Non è chiaro il perché
La lettera di Biden non spiega le ragioni del suo ritiro, e anche i dem che, nei giorni scorsi, gli hanno chiesto di lasciare non spiegano se la decisione è dovuta al preoccupante stato di salute e alla pessima performance al dibattito con Trump o a causa dei sondaggi che lo danno sconfitto. Ma potrebbero esserci anche altri motivi.
Se il ritiro fosse legato alla salute, non si spiega perché non fare dimettere Biden dalla Presidenza, seguendo i dettami del 25º emendamento.
Se il fattore scatenante fossero invece i sondaggi, allora saremmo di fronte ad uno strano modo di gestire il metodo democratico nel partito, che si dice tale. Biden è stato scelto dalla base, pertanto a prescindere dai sondaggi, dovrebbe rimanere il candidato dem contro Trump.
L’élite del partito vuole Harris
Nelle primarie, 14 milioni di dem hanno votato Biden, il nome della Harris non è mai apparso nelle schede elettorali, ma nonostante tutto i leaders del partito la vogliono imporre, mettendo da parte i candidati che si sono presentati alle primarie e anche quelli che oggi vorrebbero candidarsi a nuove primarie. In questa scelta – che molti non comprendono – in realtà c’è una logica. Ci sono in ballo oltre 95 milioni di dollari raccolti per la campagna elettorale di Biden, fondi che solo la sua vice potrà utilizzare. Quindi i principi della democrazia si sciolgono come neve al sole di fronte alla necessità di non perdere un gruzzolo così importante.
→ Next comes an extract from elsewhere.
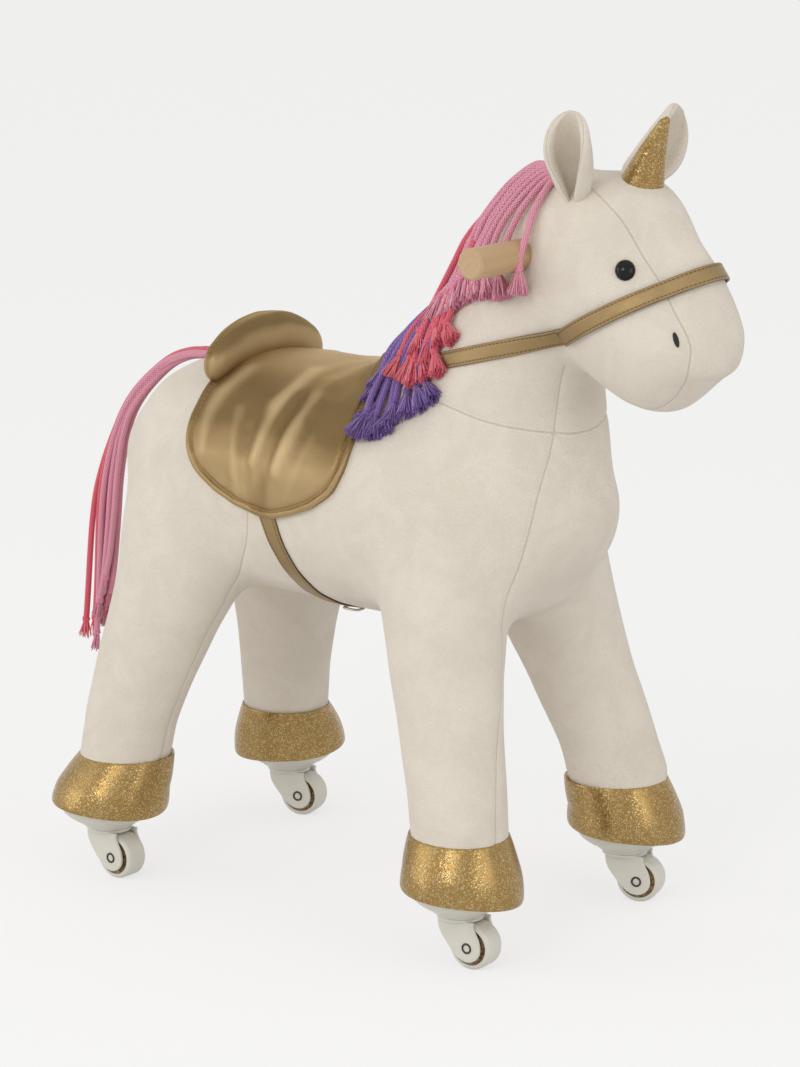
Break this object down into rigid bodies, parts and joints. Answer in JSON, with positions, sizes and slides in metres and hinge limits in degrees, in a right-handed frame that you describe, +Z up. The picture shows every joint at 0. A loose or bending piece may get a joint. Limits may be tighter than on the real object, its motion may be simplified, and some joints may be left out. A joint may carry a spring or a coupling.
{
  "type": "plush ride-on animal",
  "caption": "Plush ride-on unicorn with a padded saddle, a wooden grip bar through the neck, a bridle, braided cord mane and tail, and hooves on swivel casters.",
  "frame": {"origin": "on the floor under the middle of the animal's box, measured without its hanging cords", "axes": "+X forward, from tail to muzzle; +Y to the animal's left, along the grip bar; +Z up"},
  "size_m": [0.6736, 0.3284, 0.6817],
  "materials": {
    "cream_plush": "matte",
    "gold_leather": "satin",
    "gold_glitter": "satin",
    "beech": "satin",
    "black_gloss": "gloss",
    "black_thread": "matte",
    "cream_plastic": "satin",
    "dark_steel": "satin",
    "frame_steel": "satin",
    "pink_cord": "matte",
    "coral_cord": "matte",
    "purple_cord": "matte"
  },
  "bodies": {
    "animal": {"torso": "cream_plush", "neck": "cream_plush", "head": "cream_plush", "ear_right": "cream_plush", "ear_left": "cream_plush", "leg_front_right": "cream_plush", "leg_front_left": "cream_plush", "leg_rear_right": "cream_plush", "leg_rear_left": "cream_plush", "saddle": "gold_leather", "cantle_roll": "gold_leather", "girth_strap": "gold_leather", "girth_buckle": "frame_steel", "bridle_noseband": "gold_leather", "bridle_rein": "gold_leather", "horn": "gold_glitter", "hoof_front_right": "gold_glitter", "hoof_front_left": "gold_glitter", "hoof_rear_right": "gold_glitter", "hoof_rear_left": "gold_glitter", "handle": "beech", "eye_right": "black_gloss", "eye_left": "black_gloss", "nostril_right": "black_thread", "nostril_left": "black_thread", "mane_pink": "pink_cord", "mane_coral": "coral_cord", "mane_purple": "purple_cord", "tail_pink": "pink_cord", "tail_coral": "coral_cord", "dish_front_right": "cream_plastic", "dish_front_left": "cream_plastic", "dish_rear_right": "cream_plastic", "dish_rear_left": "cream_plastic", "tube_front_right": "frame_steel", "tube_front_left": "frame_steel", "tube_rear_right": "frame_steel", "tube_rear_left": "frame_steel", "crossbar_front": "frame_steel", "crossbar_rear": "frame_steel", "spine_tube": "frame_steel", "neck_post": "frame_steel"},
    "swivel_front_right": {"fork_front_right": "cream_plastic", "axle_front_right": "dark_steel", "stem_front_right": "dark_steel"},
    "swivel_front_left": {"fork_front_left": "cream_plastic", "axle_front_left": "dark_steel", "stem_front_left": "dark_steel"},
    "swivel_rear_right": {"fork_rear_right": "cream_plastic", "axle_rear_right": "dark_steel", "stem_rear_right": "dark_steel"},
    "swivel_rear_left": {"fork_rear_left": "cream_plastic", "axle_rear_left": "dark_steel", "stem_rear_left": "dark_steel"},
    "roller_front_right": {"wheel_front_right": "cream_plastic"},
    "roller_front_left": {"wheel_front_left": "cream_plastic"},
    "roller_rear_right": {"wheel_rear_right": "cream_plastic"},
    "roller_rear_left": {"wheel_rear_left": "cream_plastic"}
  },
  "joints": [
    {"name": "front_right_swivel", "type": "hinge", "parent": "animal", "child": "swivel_front_right", "pos_m": [0.136, -0.11, 0.04], "axis": [0, 0, 1], "continuous": true},
    {"name": "front_left_swivel", "type": "hinge", "parent": "animal", "child": "swivel_front_left", "pos_m": [0.136, 0.11, 0.04], "axis": [0, 0, 1], "continuous": true},
    {"name": "rear_right_swivel", "type": "hinge", "parent": "animal", "child": "swivel_rear_right", "pos_m": [-0.244, -0.117, 0.04], "axis": [0, 0, 1], "continuous": true},
    {"name": "rear_left_swivel", "type": "hinge", "parent": "animal", "child": "swivel_rear_left", "pos_m": [-0.244, 0.117, 0.04], "axis": [0, 0, 1], "continuous": true},
    {"name": "front_right_roll", "type": "hinge", "parent": "swivel_front_right", "child": "roller_front_right", "pos_m": [0.15052, -0.10852, 0.019], "axis": [-0.1011, 0.9949, 0], "continuous": true},
    {"name": "front_left_roll", "type": "hinge", "parent": "swivel_front_left", "child": "roller_front_left", "pos_m": [0.14985, 0.11463, 0.019], "axis": [-0.3173, 0.9483, 0], "continuous": true},
    {"name": "rear_right_roll", "type": "hinge", "parent": "swivel_rear_right", "child": "roller_rear_right", "pos_m": [-0.2294, -0.11705, 0.019], "axis": [0.0035, 1, 0], "continuous": true},
    {"name": "rear_left_roll", "type": "hinge", "parent": "swivel_rear_left", "child": "roller_rear_left", "pos_m": [-0.22995, 0.12097, 0.019], "axis": [-0.2723, 0.9622, 0], "continuous": true}
  ]
}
Kamala Harris passerà sotto le forche caudine il 19 luglio, quando alla open convention i delegati voteranno. Un appuntamento atteso per comprendere quali sono i processi all’interno del partito dell’asinello. Gli americani si aspettano che i Dem dimostrino quali sono le dinamiche interne e se compatibili col processo democratico e trasparente.